— Start of DATASET EXTRACT —
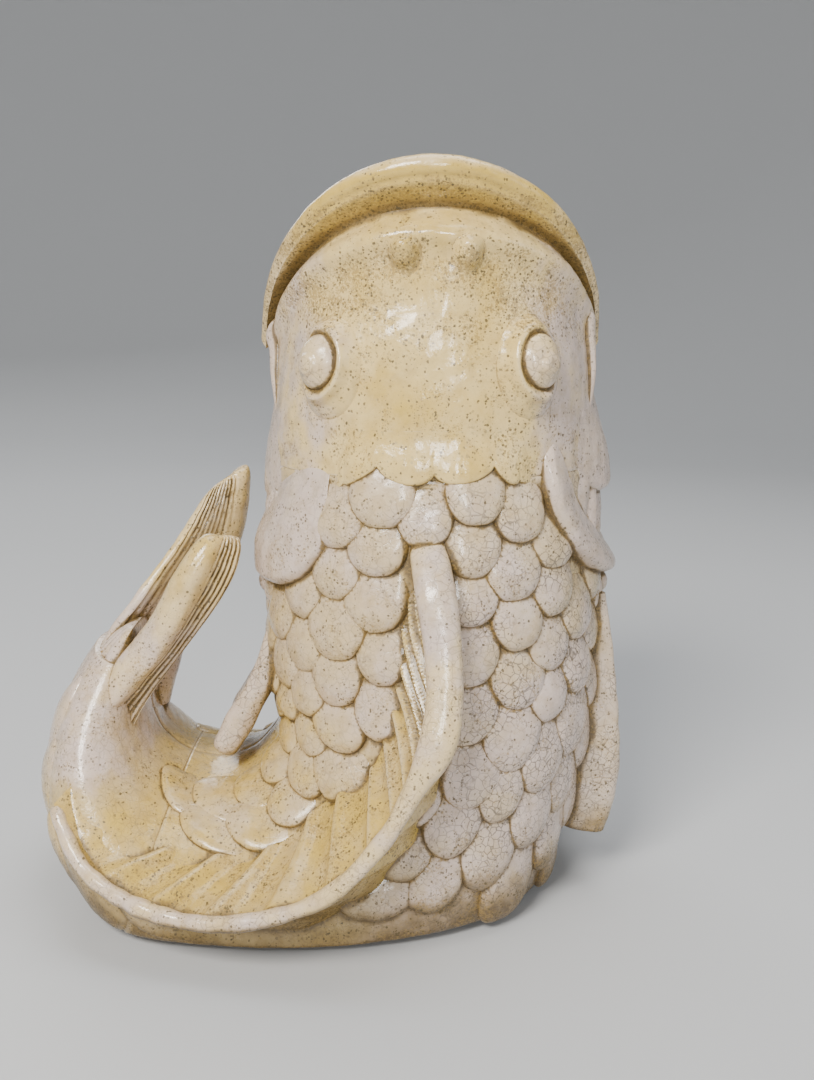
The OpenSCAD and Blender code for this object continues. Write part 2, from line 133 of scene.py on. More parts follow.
def lumps(p, size, seed):
    """Smooth hand-made unevenness, about -1 to 1, over points in mm."""
    rng = np.random.RandomState(seed)
    total = np.zeros(p.shape[:-1])
    for _ in range(7):
        k = rng.normal(size=3)
        k *= 2 * math.pi / size / np.linalg.norm(k) * rng.uniform(0.7, 1.5)
        total += np.sin(p @ k + rng.uniform(0, 6.28))
    return total / 3.2


# ---------- the spine ----------
HEAD_WIDTHS = [106, 110, 114, 118.5, 122, 123.5, 124.5, 125, 125]
HEAD_DEPTHS = [98, 105, 112, 116, 119, 121, 123, 125, 126]
# Curl: angle from the curl centre, outer radius, half depth
CURL = [
    (0, 300, 126),
    (-20, 300, 130),
    (-40, 318, 137),
    (-62, 296, 146),
    (-85, 238, 146),
    (-108, 218, 137),
    (-130, 182, 118),
    (-150, 154, 98),
    (-168, 127, 79),
    (-185, 108, 63),
    (-198, 98, 51),
]


def straight(i):
    return [LEAN, HEAD_TOP - STEP * i, 0, HEAD_WIDTHS[i], HEAD_DEPTHS[i]]


def curled(a, outer, depth):
    seat = SEAT_RADIUS + SEAT_DROP * max(0, -sind(a))
    mid = (seat + outer) / 2
    return [
        cosd(a) * mid - CURL_OFFSET,
        CURL_START + sind(a) * mid,
        a,
        (outer - seat) / 2,
        depth,
    ]


STATIONS = [straight(i) for i in range(9)] + [curled(*k) for k in CURL]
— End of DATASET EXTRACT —
Would you copy out each line exactly as written?

● COMPLETED TASK:
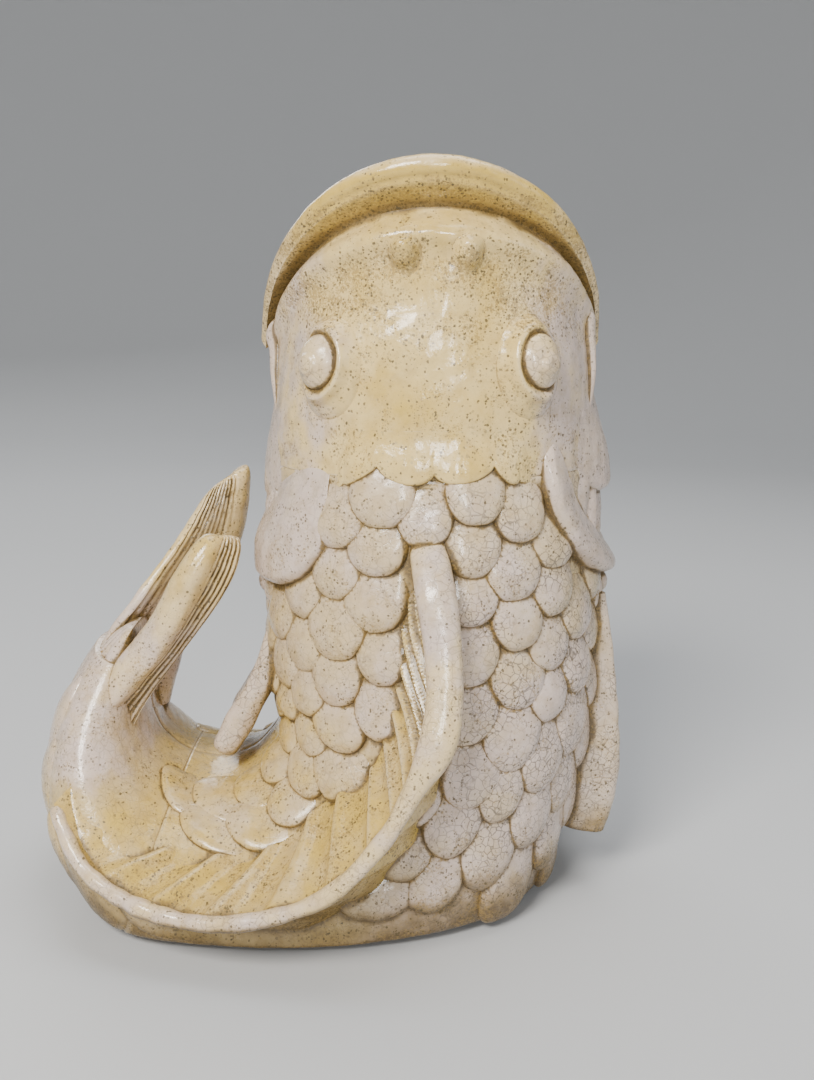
The OpenSCAD and Blender code for this object continues. Write part 2, from line 133 of scene.py on. More parts follow.
def lumps(p, size, seed):
    """Smooth hand-made unevenness, about -1 to 1, over points in mm."""
    rng = np.random.RandomState(seed)
    total = np.zeros(p.shape[:-1])
    for _ in range(7):
        k = rng.normal(size=3)
        k *= 2 * math.pi / size / np.linalg.norm(k) * rng.uniform(0.7, 1.5)
        total += np.sin(p @ k + rng.uniform(0, 6.28))
    return total / 3.2


# ---------- the spine ----------
HEAD_WIDTHS = [106, 110, 114, 118.5, 122, 123.5, 124.5, 125, 125]
HEAD_DEPTHS = [98, 105, 112, 116, 119, 121, 123, 125, 126]
# Curl: angle from the curl centre, outer radius, half depth
CURL = [
    (0, 300, 126),
    (-20, 300, 130),
    (-40, 318, 137),
    (-62, 296, 146),
    (-85, 238, 146),
    (-108, 218, 137),
    (-130, 182, 118),
    (-150, 154, 98),
    (-168, 127, 79),
    (-185, 108, 63),
    (-198, 98, 51),
]


def straight(i):
    return [LEAN, HEAD_TOP - STEP * i, 0, HEAD_WIDTHS[i], HEAD_DEPTHS[i]]


def curled(a, outer, depth):
    seat = SEAT_RADIUS + SEAT_DROP * max(0, -sind(a))
    mid = (seat + outer) / 2
    return [
        cosd(a) * mid - CURL_OFFSET,
        CURL_START + sind(a) * mid,
        a,
        (outer - seat) / 2,
        depth,
    ]


STATIONS = [straight(i) for i in range(9)] + [curled(*k) for k in CURL]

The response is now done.